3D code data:
---*---
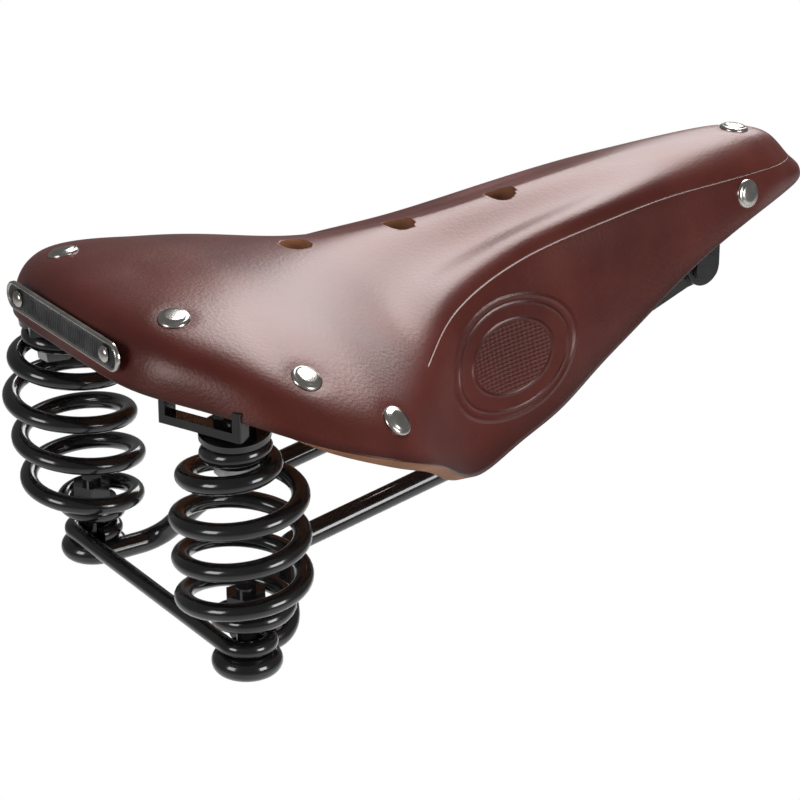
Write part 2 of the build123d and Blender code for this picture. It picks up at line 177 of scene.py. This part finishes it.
def grain_group():
    """Leather or enamel grain: fine cells and broad soft patches, as a height and a mask."""
    group = bpy.data.node_groups.new("surface grain", "ShaderNodeTree")
    for socket in ("Fine scale", "Broad scale"):
        group.interface.new_socket(socket, in_out="INPUT", socket_type="NodeSocketFloat")
    for socket in ("Height", "Patches"):
        group.interface.new_socket(socket, in_out="OUTPUT", socket_type="NodeSocketFloat")
    given = group.nodes.new("NodeGroupInput")
    result = group.nodes.new("NodeGroupOutput")
    place = group.nodes.new("ShaderNodeTexCoord")
    cells = group.nodes.new("ShaderNodeTexVoronoi")
    patches = group.nodes.new("ShaderNodeTexNoise")
    patches.inputs["Detail"].default_value = 4
    for texture, scale in ((cells, "Fine scale"), (patches, "Broad scale")):
        group.links.new(place.outputs["Object"], texture.inputs["Vector"])
        group.links.new(given.outputs[scale], texture.inputs["Scale"])
    group.links.new(cells.outputs["Distance"], result.inputs["Height"])
    group.links.new(patches.outputs["Fac"], result.inputs["Patches"])
    return group


GRAIN = grain_group()


def add_grain(tree, shader, fine, broad, depth, colours, rough):
    """Puts the grain group into a material: colours and roughness follow the patches."""
    grain = tree.nodes.new("ShaderNodeGroup")
    grain.node_tree = GRAIN
    grain.inputs["Fine scale"].default_value = fine
    grain.inputs["Broad scale"].default_value = broad
    ramp = tree.nodes.new("ShaderNodeValToRGB")
    ramp.color_ramp.elements[0].position, ramp.color_ramp.elements[1].position = 0.35, 0.68
    ramp.color_ramp.elements[0].color = (*colours[0], 1)
    ramp.color_ramp.elements[1].color = (*colours[1], 1)
    spread = tree.nodes.new("ShaderNodeMapRange")
    spread.inputs["To Min"].default_value, spread.inputs["To Max"].default_value = rough
    bump = tree.nodes.new("ShaderNodeBump")
    bump.inputs["Strength"].default_value = 0.35
    bump.inputs["Distance"].default_value = depth
    tree.links.new(grain.outputs["Patches"], ramp.inputs["Fac"])
    tree.links.new(grain.outputs["Patches"], spread.inputs["Value"])
    tree.links.new(grain.outputs["Height"], bump.inputs["Height"])
    tree.links.new(ramp.outputs["Color"], shader.inputs["Base Color"])
    tree.links.new(spread.outputs["Result"], shader.inputs["Roughness"])
    tree.links.new(bump.outputs["Normal"], shader.inputs["Normal"])
    return ramp, bump


def math_node(tree, operation, first, second=None):
    """One Math node; each operand is a number or another node's output."""
    node = tree.nodes.new("ShaderNodeMath")
    node.operation = operation
    for socket, value in zip(node.inputs, (first, second)):
        if value is None:
            continue
        if isinstance(value, (int, float)):
            socket.default_value = value
        else:
            tree.links.new(value, socket)
    return node.outputs[0]


def bell(tree, value, middle, width):
    """1 at the middle, falling in a straight line to 0 at a width from it."""
    away = math_node(tree, "DIVIDE", math_node(tree, "SUBTRACT", value, middle), width)
    peak = math_node(tree, "SUBTRACT", 1.0, math_node(tree, "ABSOLUTE", away))
    return math_node(tree, "MAXIMUM", peak, 0.0)


# the pressed oval on each flank: its middle, half length and half height, its rings as
# (ring number, width), and how closely the lines of its field cross
OVAL_X, OVAL_Z = 34.0 * MM, 43.4 * MM
OVAL_LONG, OVAL_HIGH = 28.4 * MM, 16.8 * MM
OVAL_RINGS = ((1.0, 0.05), (0.88, 0.035), (0.62, 0.035))
OVAL_FIELD, OVAL_LINES = 0.58, 46.0


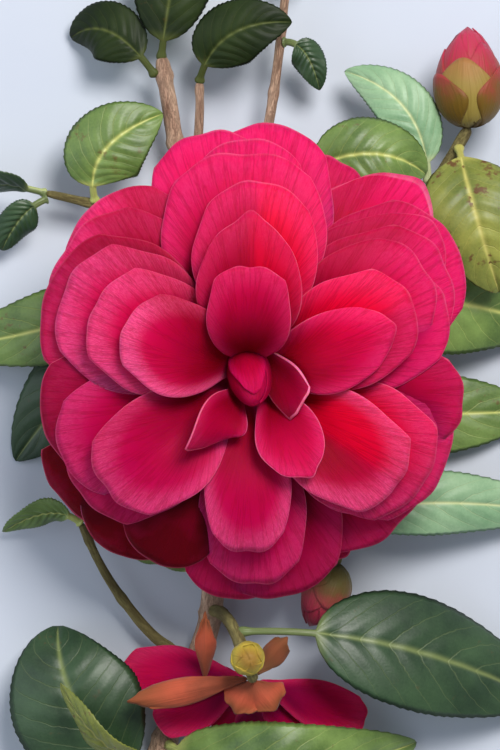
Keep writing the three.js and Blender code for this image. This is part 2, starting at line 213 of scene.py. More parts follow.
---*---
What you have to do: Write out every entry above, word for word.

Solution:
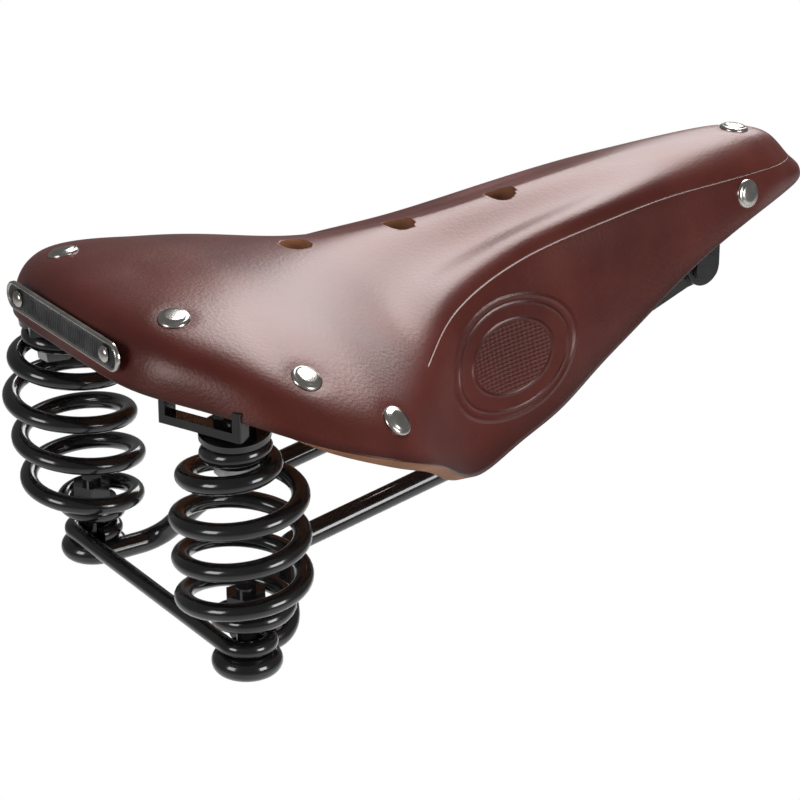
Write part 2 of the build123d and Blender code for this picture. It picks up at line 177 of scene.py. This part finishes it.
def grain_group():
    """Leather or enamel grain: fine cells and broad soft patches, as a height and a mask."""
    group = bpy.data.node_groups.new("surface grain", "ShaderNodeTree")
    for socket in ("Fine scale", "Broad scale"):
        group.interface.new_socket(socket, in_out="INPUT", socket_type="NodeSocketFloat")
    for socket in ("Height", "Patches"):
        group.interface.new_socket(socket, in_out="OUTPUT", socket_type="NodeSocketFloat")
    given = group.nodes.new("NodeGroupInput")
    result = group.nodes.new("NodeGroupOutput")
    place = group.nodes.new("ShaderNodeTexCoord")
    cells = group.nodes.new("ShaderNodeTexVoronoi")
    patches = group.nodes.new("ShaderNodeTexNoise")
    patches.inputs["Detail"].default_value = 4
    for texture, scale in ((cells, "Fine scale"), (patches, "Broad scale")):
        group.links.new(place.outputs["Object"], texture.inputs["Vector"])
        group.links.new(given.outputs[scale], texture.inputs["Scale"])
    group.links.new(cells.outputs["Distance"], result.inputs["Height"])
    group.links.new(patches.outputs["Fac"], result.inputs["Patches"])
    return group


GRAIN = grain_group()


def add_grain(tree, shader, fine, broad, depth, colours, rough):
    """Puts the grain group into a material: colours and roughness follow the patches."""
    grain = tree.nodes.new("ShaderNodeGroup")
    grain.node_tree = GRAIN
    grain.inputs["Fine scale"].default_value = fine
    grain.inputs["Broad scale"].default_value = broad
    ramp = tree.nodes.new("ShaderNodeValToRGB")
    ramp.color_ramp.elements[0].position, ramp.color_ramp.elements[1].position = 0.35, 0.68
    ramp.color_ramp.elements[0].color = (*colours[0], 1)
    ramp.color_ramp.elements[1].color = (*colours[1], 1)
    spread = tree.nodes.new("ShaderNodeMapRange")
    spread.inputs["To Min"].default_value, spread.inputs["To Max"].default_value = rough
    bump = tree.nodes.new("ShaderNodeBump")
    bump.inputs["Strength"].default_value = 0.35
    bump.inputs["Distance"].default_value = depth
    tree.links.new(grain.outputs["Patches"], ramp.inputs["Fac"])
    tree.links.new(grain.outputs["Patches"], spread.inputs["Value"])
    tree.links.new(grain.outputs["Height"], bump.inputs["Height"])
    tree.links.new(ramp.outputs["Color"], shader.inputs["Base Color"])
    tree.links.new(spread.outputs["Result"], shader.inputs["Roughness"])
    tree.links.new(bump.outputs["Normal"], shader.inputs["Normal"])
    return ramp, bump


def math_node(tree, operation, first, second=None):
    """One Math node; each operand is a number or another node's output."""
    node = tree.nodes.new("ShaderNodeMath")
    node.operation = operation
    for socket, value in zip(node.inputs, (first, second)):
        if value is None:
            continue
        if isinstance(value, (int, float)):
            socket.default_value = value
        else:
            tree.links.new(value, socket)
    return node.outputs[0]


def bell(tree, value, middle, width):
    """1 at the middle, falling in a straight line to 0 at a width from it."""
    away = math_node(tree, "DIVIDE", math_node(tree, "SUBTRACT", value, middle), width)
    peak = math_node(tree, "SUBTRACT", 1.0, math_node(tree, "ABSOLUTE", away))
    return math_node(tree, "MAXIMUM", peak, 0.0)


# the pressed oval on each flank: its middle, half length and half height, its rings as
# (ring number, width), and how closely the lines of its field cross
OVAL_X, OVAL_Z = 34.0 * MM, 43.4 * MM
OVAL_LONG, OVAL_HIGH = 28.4 * MM, 16.8 * MM
OVAL_RINGS = ((1.0, 0.05), (0.88, 0.035), (0.62, 0.035))
OVAL_FIELD, OVAL_LINES = 0.58, 46.0


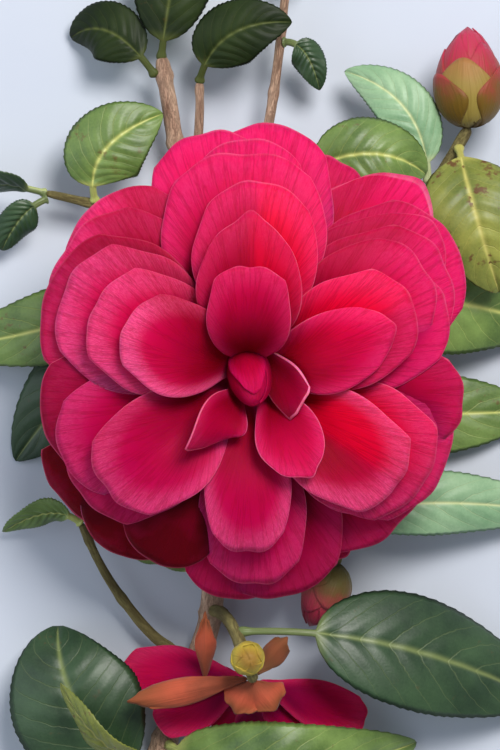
Keep writing the three.js and Blender code for this image. This is part 2, starting at line 213 of scene.py. More parts follow.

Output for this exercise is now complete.